England Hockey was asked a series of questions about Pawar’s letter but instead released a statement to the Guardian in which it said that its chief executive had reached out to Pawar personally since receiving the letter.
“We are grateful to the clubs who have taken the time and energy to get in touch,” it said. “Our aspiration is for hockey to remain at the forefront of British team sports as a force for good in diversity and inclusion, with regards to race, gender, sexuality, disability and age. To that end, we as the governing body set up a diversity & inclusion working group last year, with the aim of creating a long-term strategy.
“The most recent step has been to create an external advisory group, utilising the skills and experience of people from a range of backgrounds within the sport, including the former chairman of Mr Pawar’s club Barford Tigers.”
It added: “With regards to specific incidents, we strongly urge anybody with concerns to contact us directly at email@example.com. We have a robust process to deal with any concerns.

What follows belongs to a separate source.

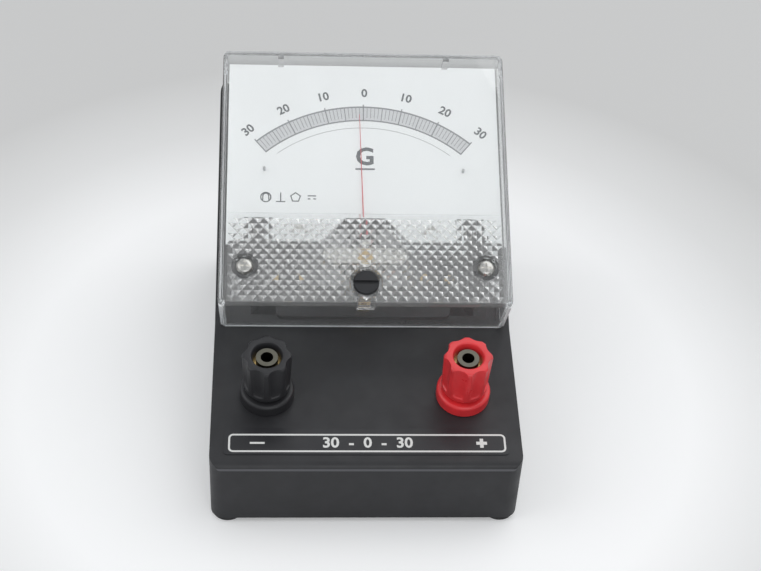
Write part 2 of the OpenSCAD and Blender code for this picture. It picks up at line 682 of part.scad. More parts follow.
module bridge_screws() color(nickel) on_pivot() both_sides(pillar_x) {
    translate([0, 0, bridge_level + bridge_t])
        pan_screw(1.8, 1, screw_r, bridge_level + bridge_t - pole_top + 4);
    translate([0, 0, rear_bridge_level - bridge_t]) mirror([0, 0, 1])
        pan_screw(1.8, 1, screw_r, pole_level - rear_bridge_level + bridge_t + 4);
}
module jewel_screw(length) difference() {
    rod(jewel_r, 0, length);
    rod(staff_r + run_fit, -1, cup_depth);
    block(-2, 2, -0.25, 0.25, length - 0.6, length + 1);
}
module front_jewel_screw() color(brass) on_pivot()
    translate([0, 0, jewel_level]) jewel_screw(front_jewel_len);
module rear_jewel_screw() color(brass) on_pivot()
    translate([0, 0, rear_jewel_level]) mirror([0, 0, 1]) jewel_screw(rear_jewel_len);
module jewel_nuts() color(brass) on_pivot() {
    hex_nut(jewel_nut_af, jewel_r, bridge_level + bridge_t, bridge_level + bridge_t + nut_t);
    hex_nut(jewel_nut_af, jewel_r, rear_bridge_level - bridge_t - nut_t, rear_bridge_level - bridge_t);
}
module solder_tags() color(brass) on_face() translate([0, tag_v, 0]) both_sides(tag_x) {
    rod(0.8, tag_low, frame_t + 0.5);
    rod(1.6, -0.4, 0);
    rod(1.5, frame_t, frame_t + 0.4);
}

// Terminals

module cap_shape() difference() {
    rotate_extrude() polygon([[mouth_r, cap_level], [cap_d / 2 - cap_chamfer, cap_level],
        [cap_d / 2, cap_level + cap_foot - 0.2], [cap_top_d / 2, cap_top - 1.2],
        [cap_top_d / 2 - 1.2, cap_top], [mouth_r + 0.5, cap_top], [mouth_r, cap_top - 0.5]]);
    for (i = [0 : flutes - 1]) rotate((i + 0.5) * 360 / flutes)
        translate([cap_d / 2 + flute_r - flute_depth, 0, 0]) rod(flute_r, cap_level + cap_foot, cap_top + 1);
    rod(insert_r, cap_level - 1, insert_top);
    rod(pocket_r, cap_level - 1, pocket_top);
}
module thread_insert() ring(insert_r, stem_d / 2 + run_fit, insert_level, insert_top);
module clamp_washer() ring(washer_r, stem_d / 2 + part_gap, washer_level, washer_level + washer_t);
module terminal_stem() difference() {
    union() {
        rod(stem_d / 2, collar_h, stem_h);
        rod(insert_r + 0.8, collar_h, collar_h + stem_flange);
        rod(shank_r, shank_low, collar_h + eps);
    }
    rod(socket_d / 2, stem_h - socket_depth, stem_h + 1);
    translate([0, 0, cross_level]) rotate([0, 90, 0]) rod(cross_hole_d / 2, -10, 10);
}
module terminal_collar() difference() {
    rotate_extrude() polygon([[0, -base_wall], [spigot_r, -base_wall], [spigot_r, 0],
        [collar_d / 2, 0], [collar_d / 2, collar_h - 1.4], [collar_d / 2 - 1.2, collar_h],
        [0, collar_h]]);
    rod(shank_r, -base_wall - 1, collar_h + 1);
}
module red_cap() color(red_plastic) on_post(1) cap_shape();
module red_insert() color(brass) on_post(1) thread_insert();
module red_clamp_washer() color(nickel) on_post(1) clamp_washer();
module red_stem() color(nickel) on_post(1) terminal_stem();
module red_collar() color(red_plastic) on_post(1) terminal_collar();
module black_cap() color(black_plastic) on_post(-1) cap_shape();
module black_insert() color(brass) on_post(-1) thread_insert();
module black_clamp_washer() color(nickel) on_post(-1) clamp_washer();
module black_stem() color(nickel) on_post(-1) terminal_stem();
module black_collar() color(black_plastic) on_post(-1) terminal_collar();
module terminal_bushes() color([0.85, 0.82, 0.72]) for (s = [-1, 1]) on_post(s)
    ring(bush_r, shank_r, bush_level, -base_wall);
module terminal_washers() color(nickel) for (s = [-1, 1]) on_post(s)
    ring(under_washer_r, shank_r, bush_level - under_washer_t, bush_level);
module terminal_nuts() color(nickel) for (s = [-1, 1]) on_post(s) {
    hex_nut(nut_af, shank_r, nut1_level, nut1_level + terminal_nut_t);
    hex_nut(nut_af, shank_r, nut2_level, nut2_level + terminal_nut_t);
}
module solder_lugs() color(nickel) for (s = [-1, 1]) on_post(s) difference() {
    union() {
        rod(4.4, lug_level, lug_level + lug_t);
        block(-1.8, 1.8, 0, lug_len, lug_level, lug_level + lug_t);
    }
    rod(shank_r, lug_level - 1, lug_level + 1);
    translate([0, lug_eye_v - post_v, 0]) rod(0.7, lug_level - 1, lug_level + 1);
}

// Leads: a tube swept along a smooth curve from the eye of the lug to the pin of the solder tag
lug_eye_v = post_v + lug_len - 1.6;
lead_bends = [
    panel_point(post_x, lug_eye_v, lug_level + 1.6),
    panel_point(post_x, lug_eye_v + 3.6, lug_level + 5),
    face_point(tag_x, tag_v, tag_low - 10.4),
    face_point(tag_x, tag_v, tag_low - 3.4)
];
lead_route = concat([panel_point(post_x, lug_eye_v, lug_level - 1.2)],
    [for (i = [0 : 10]) curve_point(lead_bends, i / 10)], [face_point(tag_x, tag_v, tag_low - 0.3)]);

// Point at t, from 0 to 1, on the curve that four points shape
function curve_point(p, t) = pow(1 - t, 3) * p[0] + 3 * t * pow(1 - t, 2) * p[1]
    + 3 * t * t * (1 - t) * p[2] + pow(t, 3) * p[3];
function tangent(route, i) = unit(route[min(i + 1, len(route) - 1)] - route[max(i - 1, 0)]);
function sweep_ring(route, i, r, sides) =
    let (t = tangent(route, i), side = unit(cross(t, [1, 0, 0])), up = cross(side, t))
    [for (k = [0 : sides - 1]) route[i] + r * (cos(k * 360 / sides) * side + sin(k * 360 / sides) * up)];
module tube_along(route, r, sides = 8) {
    n = len(route);
    points = [for (i = [0 : n - 1]) each sweep_ring(route, i, r, sides)];
    walls = [for (i = [0 : n - 2], k = [0 : sides - 1])
        [i * sides + k, i * sides + (k + 1) % sides,
            (i + 1) * sides + (k + 1) % sides, (i + 1) * sides + k]];
    polyhedron(points, concat([[for (k = [sides - 1 : -1 : 0]) k]], walls,
        [[for (k = [0 : sides - 1]) (n - 1) * sides + k]]));
}
module red_lead() color(red_plastic) tube_along(lead_route, lead_r);
module black_lead() color(black_plastic) mirror([1, 0, 0]) tube_along(lead_route, lead_r);

base_housing();
bottom_plate();
bottom_screws();
rubber_feet();
front_strip();
front_cover();
cover_screws();
zero_adjuster();
adjuster_clip();
zero_arm();
arm_washer();
dial_plate();
dial_screws();
pointer_stops();
pointer();
balance_weights();
coil_former();
coil_winding();
front_staff();
rear_staff();
front_jewel_screw();
rear_jewel_screw();
jewel_nuts();
front_hairspring();
rear_hairspring();
magnet();
pole_pieces();
iron_core();
core_bracket();
movement_frame();
frame_screws();
front_bridge();
rear_bridge();
bridge_pillars();
bridge_screws();
solder_tags();
red_cap();
red_insert();
red_clamp_washer();
red_stem();
red_collar();
black_cap();
black_insert();
black_clamp_washer();
black_stem();
black_collar();
terminal_bushes();
terminal_washers();
terminal_nuts();
solder_lugs();
red_lead();
black_lead();
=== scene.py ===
"""Looks of the desk galvanometer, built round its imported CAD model."""
import json
import math

import bmesh
import bpy
import numpy as np
from bpy.props import FloatProperty, FloatVectorProperty, IntProperty, PointerProperty
from mathutils import Matrix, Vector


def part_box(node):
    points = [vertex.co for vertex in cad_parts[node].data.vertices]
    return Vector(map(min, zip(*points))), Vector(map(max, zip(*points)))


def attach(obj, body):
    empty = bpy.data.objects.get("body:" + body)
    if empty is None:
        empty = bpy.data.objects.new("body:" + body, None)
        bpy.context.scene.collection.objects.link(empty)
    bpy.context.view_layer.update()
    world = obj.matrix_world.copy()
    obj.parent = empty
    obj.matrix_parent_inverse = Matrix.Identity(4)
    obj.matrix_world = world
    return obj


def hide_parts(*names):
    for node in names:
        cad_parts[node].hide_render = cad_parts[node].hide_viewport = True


bl_info = {
    "name": "Desk galvanometer",
    "version": (1, 0, 0),
    "blender": (4, 5, 0),
    "location": "View3D > Sidebar > Galvanometer",
    "description": "Finishes, moulded edges, clear cover and dial printing for a teaching galvanometer",
    "category": "Object",
}

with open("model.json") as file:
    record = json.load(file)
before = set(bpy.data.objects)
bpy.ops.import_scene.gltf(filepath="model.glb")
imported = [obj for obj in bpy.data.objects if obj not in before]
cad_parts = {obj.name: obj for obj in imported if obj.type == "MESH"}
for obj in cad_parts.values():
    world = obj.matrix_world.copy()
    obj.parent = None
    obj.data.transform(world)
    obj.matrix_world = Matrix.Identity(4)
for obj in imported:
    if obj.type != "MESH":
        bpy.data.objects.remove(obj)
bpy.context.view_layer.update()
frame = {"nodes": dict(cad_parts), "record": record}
MM = 0.001
MATERIAL_PREFIX = "meter_"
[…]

The most complex/serious of those are dealt with by an independent panel.”
Last week Sally Munday, who led England Hockey until 2019 when she became UK Sport’s chief executive, admitted that she was proud of the team’s many successes and should have done more to increase ethnic diversity on the field and in the boardroom.
“When I look back at my time at England Hockey there are lots of things that I am incredibly proud of … but I believe I could have done more to increase diversity of black, Asian and ethnic backgrounds.”
UK Sport said its ambition is to see the country’s high-performance athletes reflecting the diversity of British society. “That means challenging ourselves to ensure the sport we all know and love is truly inclusive and we are doing everything we can to stamp out racism,” a spokesperson said. “Together with our partners across the sports family, we must set out to drive the change we want to see.
“With regards to specific allegations, we strongly urge anybody with concerns to contact England Hockey or the British Athletes Commission where appropriate.”